Ainsi aux troupes jeunes … vont être associés des effectifs aguerris, bien équipés, bien commandés et qui n'ont jamais ou presque connu la défaite … Le commandement réunit … Bessières, Jourdan, Lannes, Lefebvre, Moncey, Mortier, Ney, Soult, Victor … Sébastiani, Belliard, Pinot, Souham, Lagrange, Suchet, L.-Desnouettes, Lassalle …]
(3)Cependant il semble que N. ait oublié qu'il pouvait y avoir des "
patriotes" aussi chez "
les Barbares" ; à ceci nul n'y peut.
Il semblerait que cette erreur soit récurrente face à la Russie. L'empereur avait été prévenu de cette campagne par les "vieux" mais il n'était plus capable d'évaluer les risques. Vous le démontrez vous-même avec cette épine de l'Espagne, l'éloignement qui aurait pu causer l'entrée en guerre de la Prusse ou de l'Autriche voire des deux alors que N. était à Moscou.
C'était, en effet "le début de la fin" (Talleyrand). Moi je l'aurais mise déjà avec l'Espagne, sachant la Russie plus sur la même longueur d'onde et en droit d'estimer
"Tout pour la Russie", l'Autriche plus que louvoyante et le Royaume-Uni toujours bien présent, les deux royaumes pouvant tout autant estimer du même.

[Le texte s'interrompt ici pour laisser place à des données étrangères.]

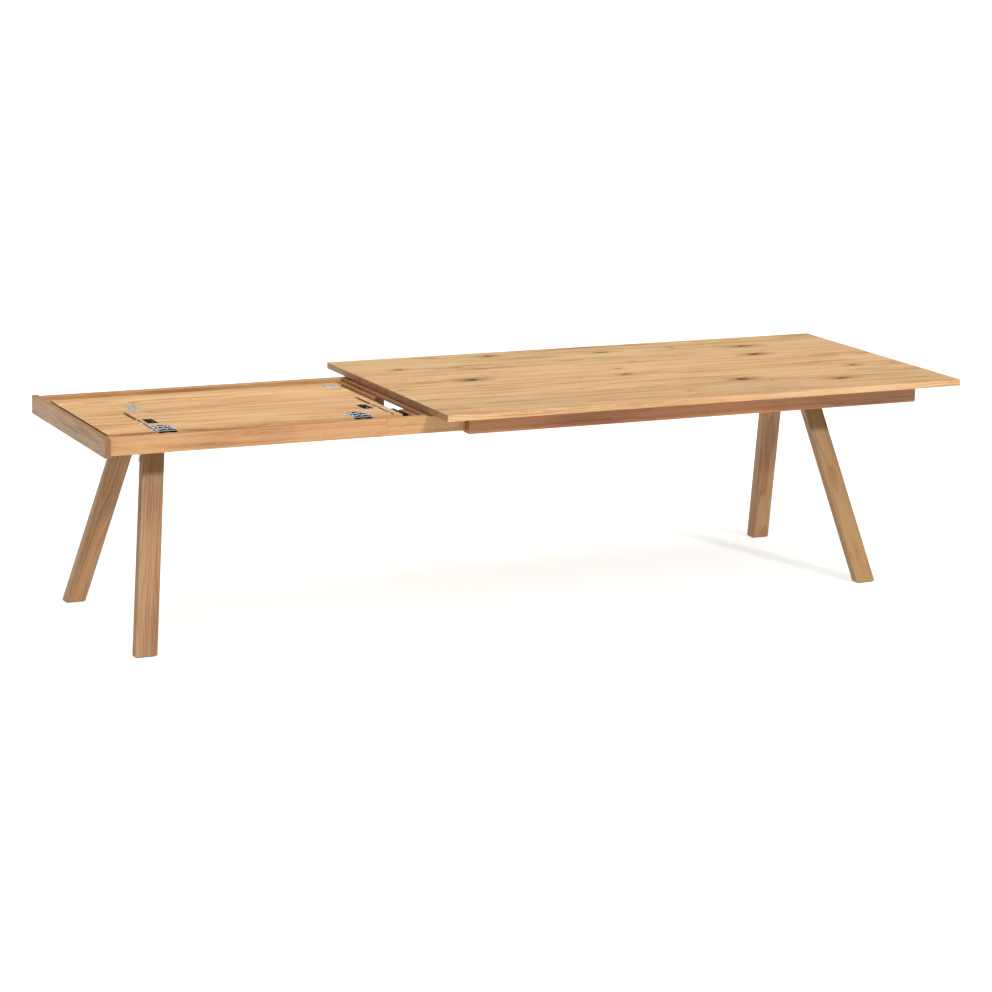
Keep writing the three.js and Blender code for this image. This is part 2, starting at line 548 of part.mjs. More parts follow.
// One plate of a hinge with its knuckles: the upper has the two outer ones and the lower has the middle one.
function hingePlate(x, upper) {
  const sign = upper ? 1 : -1;
  const face = FOLD_Z + sign * (LEAF_FOLD_GAP / 2 + LEAF_THICK);
  const inner = LEAF_Y0 + CONTACT_GAP;
  const parts = [spanZ(x, inner, face - sign * HINGE_PLATE, x + HINGE_WIDTH, LEAF_Y0 + HINGE_REACH, face)];
  const third = HINGE_WIDTH / 3;
  const outer = [[0, third - CONTACT_GAP], [2 * third + CONTACT_GAP, 3 * third]];
  const spans = upper ? outer : [[third, 2 * third]];
  const bores = [];
  for (const [a, b] of spans) {
    const lugTop = face - (sign * HINGE_PLATE) / 2;
    parts.push(spanZ(x + a, inner, FOLD_Z, x + b, LEAF_Y0 + KNUCKLE_RADIUS - CONTACT_GAP, lugTop));
    parts.push(rodX(x + a, x + b, LEAF_Y0, FOLD_Z, KNUCKLE_RADIUS));
    bores.push(rodX(x + a - OVERSHOOT, x + b + OVERSHOOT, LEAF_Y0, FOLD_Z, HINGE_PIN_RADIUS + PIN_CLEARANCE));
  }
  return cut(join(...parts), ...bores);
}

function leaf() {
  const cuts = [];
  for (const [word, x, inward] of slotPlaces()) {
    const half = SLOT_WIDTH / 2;
    const y0 = LEAF_Y0 + SLOT_INSET;
    const y1 = y0 + SLOT_LENGTH;
    const outline = roundedOutline(x - half, y0, x + half, y1, Array(4).fill(half - CONTACT_GAP));
    cuts.push(prism(outline, LEAF_TOP - SLOT_DEPTH, LEAF_TOP + OVERSHOOT));
    const barZ = LEAF_TOP - SLOT_DEPTH + CONTACT_GAP;
    piece("lock_bar_" + word, block(x - BAR_WIDTH / 2, y0 + half, barZ,
      x + BAR_WIDTH / 2, y0 + SLOT_LENGTH * BAR_SHARE, barZ + BAR_HEIGHT), STEEL);

    const nearX = x + inward * (half + CATCH_OFFSET);
    const farX = nearX + inward * CATCH_WIDTH;
    const catchX0 = Math.min(nearX, farX);
    const catchY = LEAF_Y0 + CATCH_FRONT;
    const catchEnd = catchY + CATCH_LENGTH;
    cuts.push(plateSeat(catchX0, catchY, catchX0 + CATCH_WIDTH, catchEnd, CATCH_THICK));
    piece("leaf_catch_" + word, block(catchX0, catchY, LEAF_TOP - CATCH_THICK,
      catchX0 + CATCH_WIDTH, catchEnd, LEAF_TOP), BLACK_STEEL);
  }
  const keeperX = LEAF_X0 + KEEPER_INSET;
  const keeperY = LEAF_Y1 - KEEPER_BACK;
  cuts.push(plateSeat(keeperX, keeperY, keeperX + KEEPER_WIDTH, keeperY + KEEPER_LENGTH));
  piece("keeper_plate", block(keeperX, keeperY, LEAF_TOP - PLATE_THICK,
    keeperX + KEEPER_WIDTH, keeperY + KEEPER_LENGTH, LEAF_TOP), STEEL);
  for (const x of [LEAF_X0 + SOCKET_INSET_LEFT, LEAF_X1 - SOCKET_INSET_RIGHT]) {
    cuts.push(rodZ(x, LEAF_Y1 - SOCKET_BACK, LEAF_TOP - SOCKET_DEPTH, LEAF_TOP + OVERSHOOT, SOCKET_RADIUS));
  }
  const front = LEAF_Y0 + CONTACT_GAP;
  const upperBoard = block(LEAF_X0, front, FOLD_Z + LEAF_FOLD_GAP / 2, LEAF_X1, LEAF_Y1, LEAF_TOP);
  piece("leaf_upper", cut(upperBoard, ...cuts, ...hingePockets(true)), OAK);
  const lowerBoard = block(LEAF_X0, front, LEAF_BOTTOM, LEAF_X1, LEAF_Y1, FOLD_Z - LEAF_FOLD_GAP / 2);
  const pinBores = LEAF_ENDS.map(([, endX, out]) =>
    spanRodX(endX - out * (PIN_BITE + CONTACT_GAP), endX + out * OVERSHOOT, PIN_RADIUS + PIN_CLEARANCE));
  piece("leaf_lower", cut(lowerBoard, ...pinBores, ...hingePockets(false)), OAK);
  for (const [word, endX, out] of LEAF_ENDS) {
    piece("leaf_pin_" + word, spanRodX(endX - out * PIN_BITE, endX + out * PIN_REACH, PIN_RADIUS), STEEL);
  }
  for (const [word, x] of hingeSpans()) {
    piece("hinge_upper_" + word, hingePlate(x, true), BLACK_STEEL);
    piece("hinge_lower_" + word, hingePlate(x, false), STEEL);
    piece("hinge_pin_" + word, rodX(x, x + HINGE_WIDTH, LEAF_Y0, FOLD_Z, HINGE_PIN_RADIUS), STEEL);
  }
}

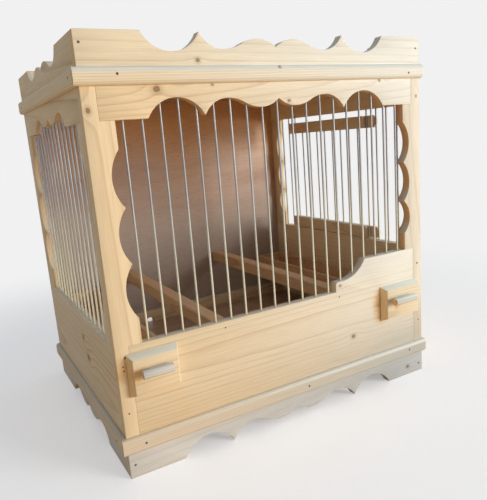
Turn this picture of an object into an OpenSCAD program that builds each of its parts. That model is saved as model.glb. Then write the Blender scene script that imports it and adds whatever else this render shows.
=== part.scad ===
// Wooden breeding cage for canaries: a nailed softwood case with scroll-sawn boards, bars of
// steel wire, a side door, two long seed drawers, two perches and a tray that slides out at the back.
// Millimetres. +X is to the right, +Y to the back, +Z up; Z = 0 is the surface that the cage stands on.

/* [Case] */
// Width of the case over its side walls
case_w = 350; // [320:5:420]
// Depth of the case, front face to back face
case_d = 280; // [250:5:360]
// Height from the feet to the top of the crown
case_h = 365; // [335:5:440]
// Thickness of the softwood boards
board_t = 9; // [8:0.5:12]
// Thickness of the plywood floor, roof and back
ply_t = 4; // [3:0.5:5]

/* [Boards] */
// Height of the skirt boards under the floor
skirt_h = 34; // [30:1:44]
// Height of the crown boards on the roof
crown_h = 30; // [26:1:40]
// Height of the header boards over the windows
header_h = 32; // [28:1:40]
// Height of the low sill above the floor: left side and left part of the front
low_sill_h = 80; // [76:1:96]
// Height of the high sill above the floor: right side and right part of the front
high_sill_h = 108; // [102:1:125]
// Place of the rise in the front sill, right of the middle
rise_x = 54.5; // [30:0.5:70]
// Height of the upright nose where the front sill begins to rise
nose_h = 10; // [5:0.5:12]
// Radius of the nose's top corner
nose_r = 3; // [1:0.5:4]
// Width of the nose's flat top, with its corner
nose_flat = 7.5; // [5:0.5:12]
// Width of the sweep from the nose up to the high sill
sweep_w = 31; // [26:1:40]

/* [Scroll template] */
// Distance of the outer arches from the board's middle
arch_x = 98.8; // [97:0.2:104]
// Half width of an outer arch
arch_half = 25; // [22:1:28]
// Depth of an outer arch
arch_depth = 15.4; // [10:0.2:18]
// Distance of the two inner hollows from the board's middle
hollow_x = 52; // [48:1:56]
// Depth of an inner hollow
hollow_depth = 13.4; // [9:0.2:16]
// Distance of the two lobes from the board's middle
lobe_x = 18; // [14:1:22]
// Depth of the lobes' crests below the board's edge
lobe_depth = 4.6; // [2:0.2:7]
// Depth of the sharp notch between the lobes
notch_depth = 11.4; // [9:0.2:14]

/* [Stiles] */
// Width of a window stile, at the front and seen from the side
stile_w = 24; // [22:1:28]
// Width of the strips of the front stiles beside the valance and the front board
post_w = 12; // [9:0.5:15]
// Depth of the scallops in a stile's inner edge
scallop_depth = 8; // [5:0.5:9]
// Usual pitch of the scallops, stretched a little to fill a stile
scallop_pitch = 43; // [34:1:50]
// Straight stretch at both ends of a scalloped edge, over a low sill
low_straight = 22; // [14:1:26]
// Straight stretch at both ends of a scalloped edge, over a high sill
high_straight = 18; // [14:1:26]
// How much shorter the lowest scallop is over a high sill
short_scallop = 6; // [0:1:8]

/* [Bands] */
// Height of the moulded bands that run round the case
band_h = 14; // [11:1:18]
// Thickness of the bands
band_t = 4.5; // [4:0.5:8]
// Radius of the bands' rounded edges
band_r = 3; // [1:0.5:3.5]

/* [Wires] */
// Diameter of the bars
wire_d = 2; // [1.6:0.1:3]
// Distance from bar to bar
wire_pitch = 16; // [13:1:18]
// Depth to which a bar is seated in the wood
wire_seat = 8; // [5:1:11]
// Play round a bar in its hole, on the radius
wire_play = 0.05; // [0.02:0.01:0.1]

/* [Side door] */
// Height of a door rail
rail_h = 14; // [11:1:18]
// Gap between the upper rail and the header
rail_drop = 7; // [4:1:16]
// Gap between the lower rail and the sill
rail_lift = 1; // [0.5:0.5:4]
// Length of the rails behind the hinge bar
rail_heel = 10; // [7:1:12]
// Bars between the hinge bar and the middle of the window
hinge_bars = 5; // [4:1:6]
// Bars between the middle of the window and the first bar that the door shuts on
latch_bars = 4; // [2:1:4]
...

Je n'ose croire que N. a compté sur son union -accordée par l'Autriche pour respirer- et un nourrisson sensé initier une dynastie qui allaient décider du sort des peuples et de leurs dirigeants asservis, qui savaient -eux- ce que le mot
"dynastie" peut représenter. On ne crée pas une dynastie avec des concepts issus d'une Révolution, en tenant compte des hommes qui l'ont faite et du bilan. On le verra en France avec l'éjection tant de Charles X que des Orléans : on ne s'impose pas, pas plus que l'on impose un régime à des peuples dont le joug fait prendre conscience des mots "
liberté", "
patrie", "
fédération", "
nation".
(1) "La Campagne de Russie" - C. Cate
(2) (3) "Napoléon et la guerre d'Espagne" - J-Joël Brégeon
Désolée pour la longueur : difficile est la connection...
PS : on attend d'un bon général qu'il gagne, si N. avait eu Wellington en Espagne au lieu de Soult -par exemple-, il en aurait été bien aise.